District Attorney Brady said he was going to endeavor to determine if Miss Provost, who is also known as Zey Pyvron, was induced to commit perjury in her grand jury testimony last night. This testimony differed widely with statements made to himself and Captain of Detectives Matheson, Brady said.
Mrs. Bambina Maud Delmont, who brought the murder charge against Arbuckle, was the first witness at the inquest today. Mrs. Delmont was called as a witness in the inquest yesterday but was not permitted to testify.
Arbuckle Made Date
Today she testified she met Miss Rappe and Miss Rappe's manager, Al Semnacher, by appointment in Los Angeles Saturday September 3. They arrived here Sunday night September 4.
Labor day, while Mrs. Delmont and Miss Rappe were having breakfast at the Palace hotel, Miss Rappe was paged and announced afterward that a Mr. Arbuckle wanted to see them all at the St. Francis hotel. Miss Rappe said "it might be Roscoe Arbuckle, but I don't know."

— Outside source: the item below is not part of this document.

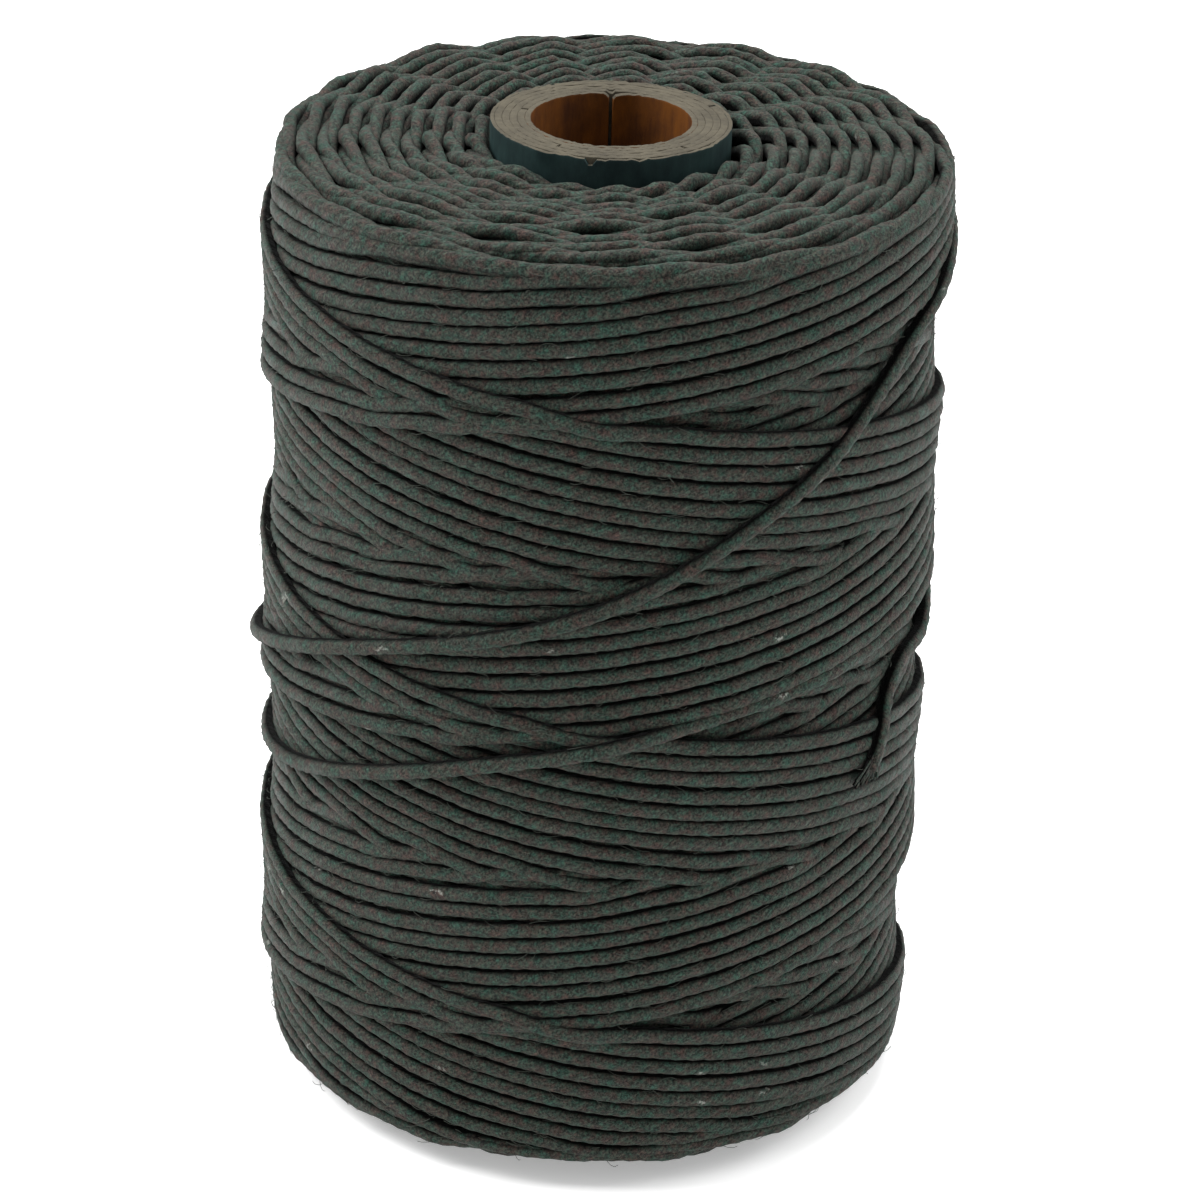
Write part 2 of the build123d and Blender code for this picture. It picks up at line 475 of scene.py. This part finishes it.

They drove to the St. Francis and Miss Rappe went to Arbuckle's rooms, telling Mrs. Delmont and Semnacher, who had joined them, to wait until she called for them. She telephoned down to them in a few minutes and they went up to Arbuckle's rooms, meeting Arbuckle, Lowell Sherman, Ira C. Fortlouis and Frederick Fischbach. There were many bottles on the table in the room, she testified. Miss Rappe had three drinks of gin and orange juice and Mrs. Delmont had about ten drinks of whisky. Two more girls came in whom she learned later were Alice Blake and Vey Provost.

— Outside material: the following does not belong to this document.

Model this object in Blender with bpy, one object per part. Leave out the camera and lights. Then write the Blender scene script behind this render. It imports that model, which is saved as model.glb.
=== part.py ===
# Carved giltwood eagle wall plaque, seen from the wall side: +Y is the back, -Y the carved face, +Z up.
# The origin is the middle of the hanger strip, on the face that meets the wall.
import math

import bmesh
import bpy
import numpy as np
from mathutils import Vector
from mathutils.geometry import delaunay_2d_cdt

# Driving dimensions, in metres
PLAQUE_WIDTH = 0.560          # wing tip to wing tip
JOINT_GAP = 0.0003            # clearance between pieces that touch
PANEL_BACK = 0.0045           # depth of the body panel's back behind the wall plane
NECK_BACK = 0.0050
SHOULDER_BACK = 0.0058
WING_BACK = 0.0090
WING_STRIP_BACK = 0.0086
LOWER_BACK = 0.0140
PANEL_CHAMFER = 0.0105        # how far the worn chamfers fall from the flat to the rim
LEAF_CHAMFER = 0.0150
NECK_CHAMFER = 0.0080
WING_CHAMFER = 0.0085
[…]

The Rappe girl rose and went into the bathroom off Arbuckle's room. When she came out of the bathroom Arbuckle was in his room. He closed the door.
Mrs. Delmont heard screams coming from the room about an hour later and demanded that Arbuckle open the door. He did so and it was noted that he was wearing Miss Rappe's panama hat and the pajamas he was wearing were wet with perspiration. The Rappe girl was on the bed tearing at her clothing and screaming.
"I am hurt. I am dying. He did it."
She removed the girl's clothing and assisted by Fischbach, placed her in a tub of cold water. This had no effect and so Miss Rappe was taken to another room and put to bed.
Arbuckle kept his eye fixed on the witness throughout her testimony, and he appeared to be somewhat affected by it.
Dropped by Club
Los Angeles, Cal., Sept. 13. -- Roscoe Arbuckle was dropped from the membership roll of the Los Angeles Athletic club here last night. President William M. Garland said "It was the unanimous belief of the directors that such a step should be taken."
The L. A. A. C. is the largest club in the city.